— EXERCISE PROMPT —
Write the material out again, line by line, exactly as it is.

=== DATASET CONTENT ===

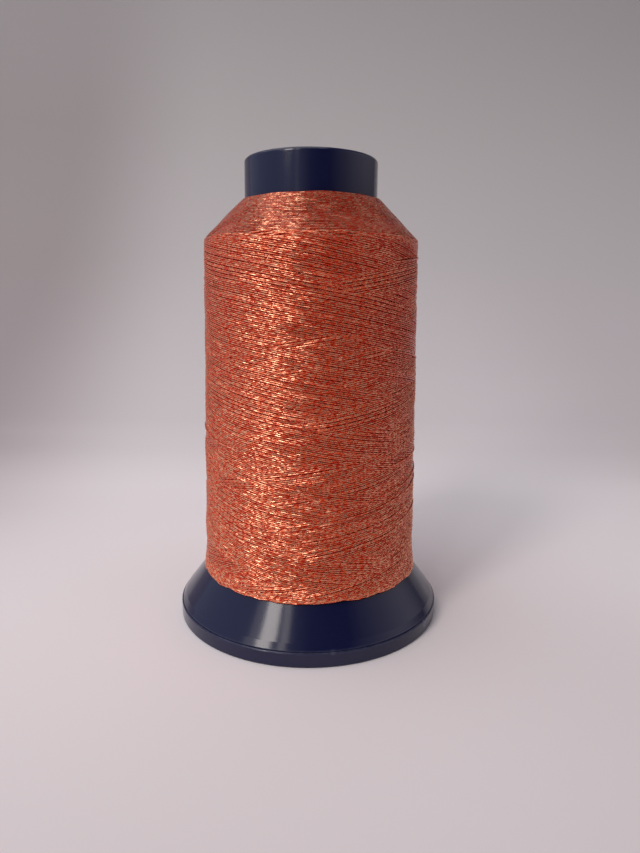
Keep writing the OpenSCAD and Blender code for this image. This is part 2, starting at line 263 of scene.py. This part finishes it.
def foilThread(name, t, brightness):
    # polyester thread wrapped in a spiral of copper foil: creased metal dashes with dark dyed thread between
    material, tree = newMaterial(name)
    uv = addNode(tree, "ShaderNodeUVMap", {"uv_map": "UVMap"}).outputs["UV"]
    split = addNode(tree, "ShaderNodeSeparateXYZ", inputs={"Vector": uv})
    # the wrap is a wave along the thread and round it, whose pace drifts
    drift = addNode(tree, "ShaderNodeTexNoise", {"noise_dimensions": "1D"}, {
        "W": split.outputs["X"], "Scale": t["wrapDrift"][0], "Detail": 1.0})
    turns = addNode(tree, "ShaderNodeMath", {"operation": "MULTIPLY_ADD"}, {
        0: split.outputs["X"], 1: -1 / t["wrap"], 2: split.outputs["Y"]})
    phase = addNode(tree, "ShaderNodeMath", {"operation": "MULTIPLY_ADD"}, {
        0: drift.outputs["Fac"], 1: t["wrapDrift"][1], 2: turns.outputs[0]})
    angle = addNode(tree, "ShaderNodeMath", {"operation": "MULTIPLY"}, {0: phase.outputs[0], 1: 2 * math.pi})
    wave = addNode(tree, "ShaderNodeMath", {"operation": "SINE"}, {0: angle.outputs[0]})
    # the foil shows only on the thread's upper outer face, so the dark core on its sides and underside is
    # painted shade between neighbouring threads
    turnedOut = addNode(tree, "ShaderNodeMath", {"operation": "MULTIPLY_ADD"}, {
        0: split.outputs["Y"], 1: 2 * math.pi, 2: -2 * math.pi * t["upward"]})
    outward = addNode(tree, "ShaderNodeMath", {"operation": "COSINE"}, {0: turnedOut.outputs[0]})
    face = addNode(tree, "ShaderNodeMapRange", {"interpolation_type": "SMOOTHSTEP"}, {
        "Value": outward.outputs[0], "From Min": t["outer"][0], "From Max": t["outer"][1]})
    strip = addNode(tree, "ShaderNodeMapRange", inputs={
        "Value": wave.outputs[0], "From Min": t["strip"][0], "From Max": t["strip"][1]})
    foil = addNode(tree, "ShaderNodeMath", {"operation": "MULTIPLY"}, {
        0: strip.outputs["Result"], 1: face.outputs["Result"]})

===

— FULL SOLUTION —
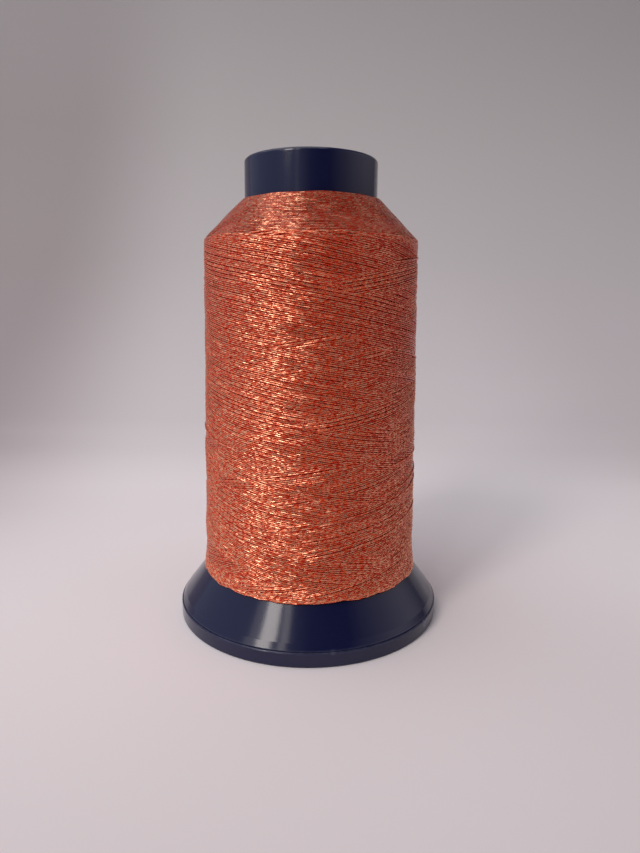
Keep writing the OpenSCAD and Blender code for this image. This is part 2, starting at line 263 of scene.py. This part finishes it.
def foilThread(name, t, brightness):
    # polyester thread wrapped in a spiral of copper foil: creased metal dashes with dark dyed thread between
    material, tree = newMaterial(name)
    uv = addNode(tree, "ShaderNodeUVMap", {"uv_map": "UVMap"}).outputs["UV"]
    split = addNode(tree, "ShaderNodeSeparateXYZ", inputs={"Vector": uv})
    # the wrap is a wave along the thread and round it, whose pace drifts
    drift = addNode(tree, "ShaderNodeTexNoise", {"noise_dimensions": "1D"}, {
        "W": split.outputs["X"], "Scale": t["wrapDrift"][0], "Detail": 1.0})
    turns = addNode(tree, "ShaderNodeMath", {"operation": "MULTIPLY_ADD"}, {
        0: split.outputs["X"], 1: -1 / t["wrap"], 2: split.outputs["Y"]})
    phase = addNode(tree, "ShaderNodeMath", {"operation": "MULTIPLY_ADD"}, {
        0: drift.outputs["Fac"], 1: t["wrapDrift"][1], 2: turns.outputs[0]})
    angle = addNode(tree, "ShaderNodeMath", {"operation": "MULTIPLY"}, {0: phase.outputs[0], 1: 2 * math.pi})
    wave = addNode(tree, "ShaderNodeMath", {"operation": "SINE"}, {0: angle.outputs[0]})
    # the foil shows only on the thread's upper outer face, so the dark core on its sides and underside is
    # painted shade between neighbouring threads
    turnedOut = addNode(tree, "ShaderNodeMath", {"operation": "MULTIPLY_ADD"}, {
        0: split.outputs["Y"], 1: 2 * math.pi, 2: -2 * math.pi * t["upward"]})
    outward = addNode(tree, "ShaderNodeMath", {"operation": "COSINE"}, {0: turnedOut.outputs[0]})
    face = addNode(tree, "ShaderNodeMapRange", {"interpolation_type": "SMOOTHSTEP"}, {
        "Value": outward.outputs[0], "From Min": t["outer"][0], "From Max": t["outer"][1]})
    strip = addNode(tree, "ShaderNodeMapRange", inputs={
        "Value": wave.outputs[0], "From Min": t["strip"][0], "From Max": t["strip"][1]})
    foil = addNode(tree, "ShaderNodeMath", {"operation": "MULTIPLY"}, {
        0: strip.outputs["Result"], 1: face.outputs["Result"]})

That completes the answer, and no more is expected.